当 $t\ne x$,容易证明 ${{\text{R}}_{x}}\text{(t) }$ 是下面十阶微分方程的解

$-[R_{x}^{(10)}(t)+{{c}_{1}}p(t)+{{c}_{2}}{{q}^{''}}(t)]=0,$ (2.4)

边界条件为

$\left\{ \begin{matrix} {{R}_{x}}(0)-R_{x}^{(9)}(0)-{{c}_{1}}+R_{x}^{(9)}(1)+{{c}_{2}}{{q}^{'}}(0)-{{c}_{2}}{{q}^{'}}(1)=0,\\ R_{x}^{(8)}(0)-{{c}_{2}}q(0)=0,\\ {{R}_{{{x}^{''}}}}(0)-R_{x}^{(7)}(0)-{{c}_{2}}+R_{x}^{(7)}(1)=0,\\ R_{x}^{(6)}(0)=0,\\ R_{x}^{(4)}(0)-R_{x}^{(5)}(0)=0,\\ R_{x}^{(8)}(1)-{{c}_{2}}q(1)=0,\\ R_{x}^{(6)}(1)=0,\\ R_{x}^{(5)}(1)=0. \\ \end{matrix} \right.$ (2.5)

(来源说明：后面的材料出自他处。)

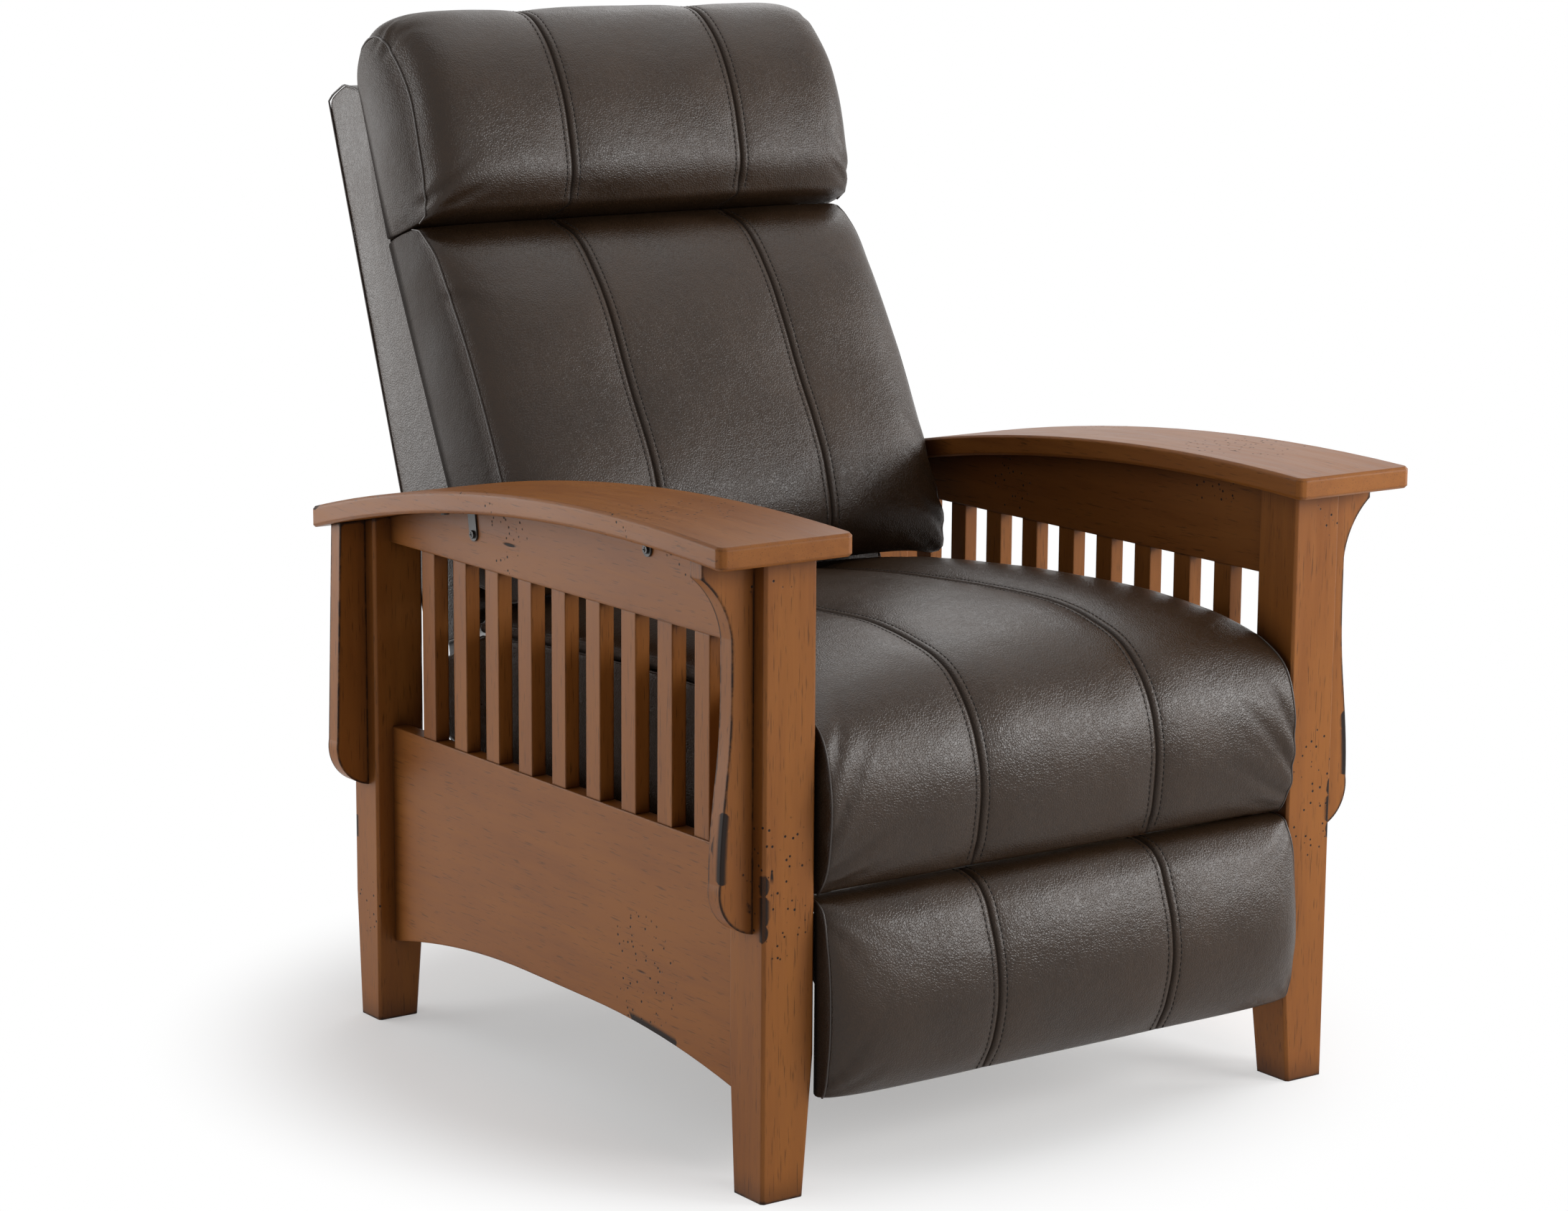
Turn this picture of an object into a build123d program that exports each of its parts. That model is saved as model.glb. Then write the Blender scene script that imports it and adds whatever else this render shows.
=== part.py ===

容易知道 (2.4)式 的特征方程为 ${{\lambda }^{10}}=0$,具有 10 重特征根$\lambda =0$,所以 (2.4)式 的通解为

${{\text{R}}_{x}}\text{(t)}=\left\{ \begin{matrix} \sum\limits_{i=1}^{10}{{{a}_{i}}}{{t}^{i-1}}+\frac{{{c}_{1}}{{t}^{11}}}{11!}+{{c}_{2}}{{e}^{t}},& t\le x,\\ \sum\limits_{i=1}^{10}{{{b}_{i}}}{{t}^{i-1}}+\frac{{{c}_{1}}{{t}^{11}}}{11!}+{{c}_{2}}{{e}^{t}},& t>x. \\ \end{matrix} \right.$ (2.6)

因为

$-[R_{x}^{(10)}(t)+{{c}_{1}}p(t)+{{c}_{2}}{{q}^{''}}(t)]=\delta (t-x),$ (2.7)

所以

$\begin{align} & R_{x}^{(k)}(t+0)=R_{x}^{(k)}(t-0),k=0,1,2\cdots 8,\\ & R_{x}^{(9)}(t+0)-R_{x}^{(9)}(t-0)=1,\\ \end{align}$ (2.8)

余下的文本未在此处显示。